El detalle es importante puesto que Bruckner compuso sus sinfonías con la sonoridad del templo en la cabeza, acostumbrado a la reverberación del órgano, que siempre tocaba con una extrema lentitud, tal y como Celibidache y ahora Ballot ejecutan sus obras, con un sostenido y dilatado aliento religioso –breit und immer breiter– que transforma el género sinfónico, vehículo del romanticismo secularizado, de nuevo en un medio de alabanza, una polifonía sin voces y en el extremo de la modernidad, en la que respira y contra la que se alza.
A lo largo de estos años, Ballot ha ido perfeccionando su estilo. En sus primeras grabaciones de Bruckner, el fantasma de Celibidache estaba tal vez demasiado presente, una angustia de la influencia que amaneraba un tanto sus ejecuciones. A veces le vencía también cierta afectación francesa, pero poco a poco ha ido despojándose de los restos de inmadurez y ya nos está dando lo mejor de sí mismo. Este año se ha publicado su grabación de la cuarta, magnífica, genuina, sobria, extremadamente morosa.
Con la joven orquesta de la alta Austria, otra de las formaciones con las que trabaja, Ballot ha grabado también una excelente sexta. En el Finale, sobre todo, parece ir más allá de Celibidache, con un juego de tensiones asombroso. Y con los jóvenes austríacos hizo también una octava, el monstruo contra el que perecen casi todos los directores actuales, espléndida, sobre todo por el Adagio, modulado con una calma y una atención a los detalles absolutamente insólitas en nuestro tiempo. Este verano le llegará el turno al imponente Te Deum.
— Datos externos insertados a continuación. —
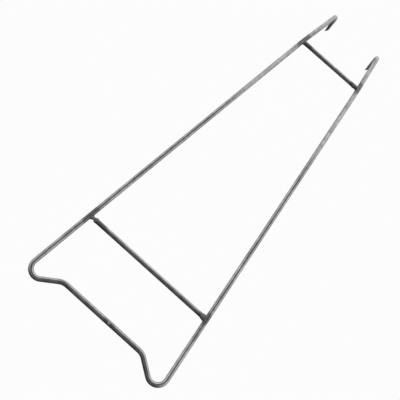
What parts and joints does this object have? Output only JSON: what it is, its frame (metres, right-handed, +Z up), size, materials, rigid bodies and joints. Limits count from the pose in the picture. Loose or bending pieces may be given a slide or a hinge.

En una época en que la mayoría de orquestas ya tocan pensando en el sonido de la grabación y el repertorio internacional ha entrado en una especie de tediosa rutina interpretativa, el trabajo a contracorriente de Ballot resulta especialmente reconfortante y resistente. De momento, no parecen interesarle los focos del estrellato y prefiere trabajar con músicos entregados en ese rincón provinciano de Europa, el monasterio agustino de St. Florian, de cuya basílica surgió una obra musical que se redescubrió en el siglo XX y que en nuestro tiempo parece más viva que nunca.